Anda mungkin pernah membaca tulisan saya “BAGAIMANA RASANYA
TIDAK PAKAI JILBAB“ tentang pengalaman Nadia El-Awady, ibu 4 anak dari
Kairo, President World Federation of Science Journalist ketika dia
mencoba untuk tampil tanpa jilbab didepan umum yang sudah dikenakannya
selama 25 tahun. Ia berfikir mengapa memakai jilbab dianggap wajib.
Apakah benar-benar wajib atau hanya keputusan sekelompok laki-laki yang
menganggap paling sesuai pada zaman itu untuk melindungi kaum wanita?
Apa harus sama sampai sekarang? Berikut ini satu lagi topik mengenai
jilbab dari aspek yang sangat berbeda yang kebetulan melibatkan seorang
wanita asal Kairo juga yaitu Leila Ahmad (72 th.) professor Harvard,
pakar theology dengan minat kuhusus dalam bidang feminisme Islam. Ia
akan menerima penghargaan Grawemeyer Award untuk bidang Agama 2013 dari
Universitas Louisville berkat bukunya “Revolusi Damai: Kebangkitan
Jilbab, dari Timur Tengah sampai Amerika”. (A Quiet Revolution: The
Veil’s Resurgence in…)
Ia dianggap berjasa untuk ide-ide yang dituangkan dalam bukunya itu.
Ia bukan saja berhasil menjelaskan berbagai makna jilbab dalam tradisi
Islam yang beragam, tetapi yang paling penting analisanya bahwa terutama
di Amerika sesudah peristiwa serangan WTC 11 Sept. 2001, jilbab membawa
makna baru dalam interaksi antara gerakan Islam dan tradisi Amerika
dalam perjuangan untuk kebebasan dan keadilan. Profesor Shannon pada
pemberian penghargaan itu mengatakan: “Buku itu merupakan pembuka mata
yang luar biasa yang memberikan pendidikan, wawasan dan harapan.”
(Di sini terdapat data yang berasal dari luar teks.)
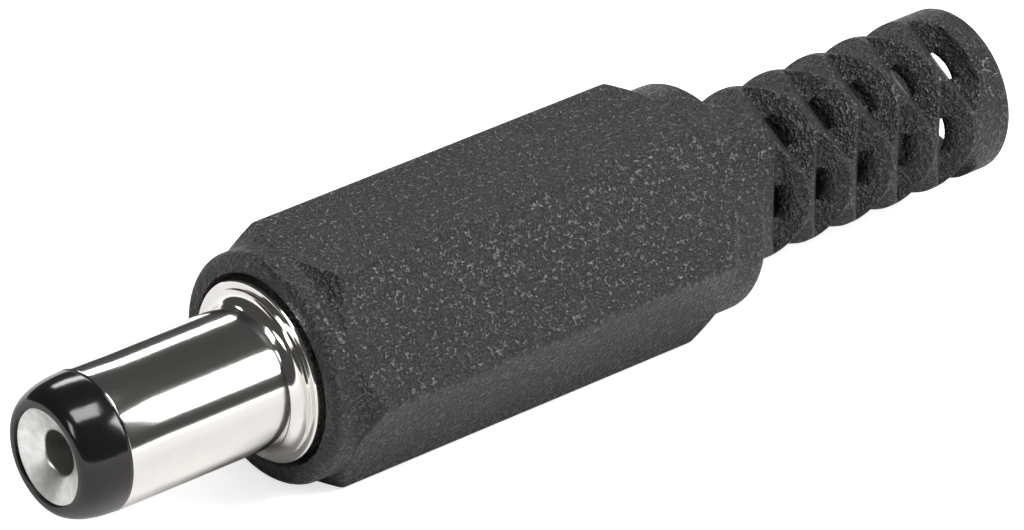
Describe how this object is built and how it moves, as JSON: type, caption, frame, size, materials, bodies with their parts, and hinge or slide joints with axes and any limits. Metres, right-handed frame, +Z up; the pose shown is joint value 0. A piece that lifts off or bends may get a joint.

Dimasa muda Leila di Mesir wanita yang mengenakan jilbab menunjukkan
atau dianggap bahwa mereka adalah muslimah yang taat. Dia ingin tahu
mengapa jilbab kembali mengalami masa jaya sekarang.
Leila Amad
mengamati bahwa dalam 10 tahun terakhir ini, semakin banyak wanita Islam
di Amerika yang sehari-hari mengenakan jilbab. Pada mulanya ia
menyangka bahwa ini ada hubungannya dengan gerakan Islam fundamentalis,
atau penolakan terhadap kesetaraan gender dari pengaruh dominasi kaum
pria dalam dunia Islam (yang ia sebut sebagai Islam Patriarkal). Tetapi
dalam penelitiannya ia menemukan fakta yang sebaliknya yaitu sebagian
mereka mengenakan jilbab sebagai symbol gerakan untuk perubahan sosial
dan keadilan.
Setelah mewawancarai banyak wanita Islam dari berbagai latar belakang
diseluruh dunia ( para feminis, nasionalis Arab, putri-putri Islam yang
saleh dan para aktivis) ia mengungkapkan bahwa banyak dari mereka
mengenakan jilbab sebagai symbol suatu gerakan dan untuk menegaskan
identitas mereka, terutama di Amerika setelah 11 September 2001. Dengan
jilbab mereka ingin mengatakan “Saya bangga menjadi Muslim dan saya
ingin menunjukkan kepada anda, anda tidak usah berprasangka buruk
terhadap orang Islam”.
Sebagian lain berharap jilbab mereka akan membuat
wanita lain berpipikir tentang gaya berpakaian mereka sendiri serta
sebagai bukti keadilan sosial dan pengabdian. Sementara aktivisme sering
memotivasi wanita untuk mengenakan jilbab, komitmen agama tetap menjadi
alasan penting juga. "Banyak wanita mengenakan jilbab karena mereka
percaya bahwa Allah menghendaki demikian" kata Leila Ahmed. Ia
berpendapat bahwa dalam konteks Islam di Amerika masa kini, memakai
jilbab jutru dapat menandakan tuntutan kesetaraan.
Sebelum pindah ke Amerika sebagai pengajar dan penulis, Leila yang
kelahiran Kairo 1940 memperoleh gelar Doktornya dari Universita
Cambridge Inggris. Ia memfokuskan diri pada femisnisme Islam, terkenal
karena karyanya tentang status historis dan sosial wanita dalam
komunitas muslim. Ia khusus meneliti peran wanita dalam kaitannya dengan
Islam, dan giat memerangi anggapan yang salah tentang wanita Islam baik
didalam maupun diluar dunia Islam.
Dalam hampir semua tulisannya ia
berusaha untuk menghilangkan mitos serta kesalah-fahaman tentang Islam
yang dipegang oleh orang-orang non muslim.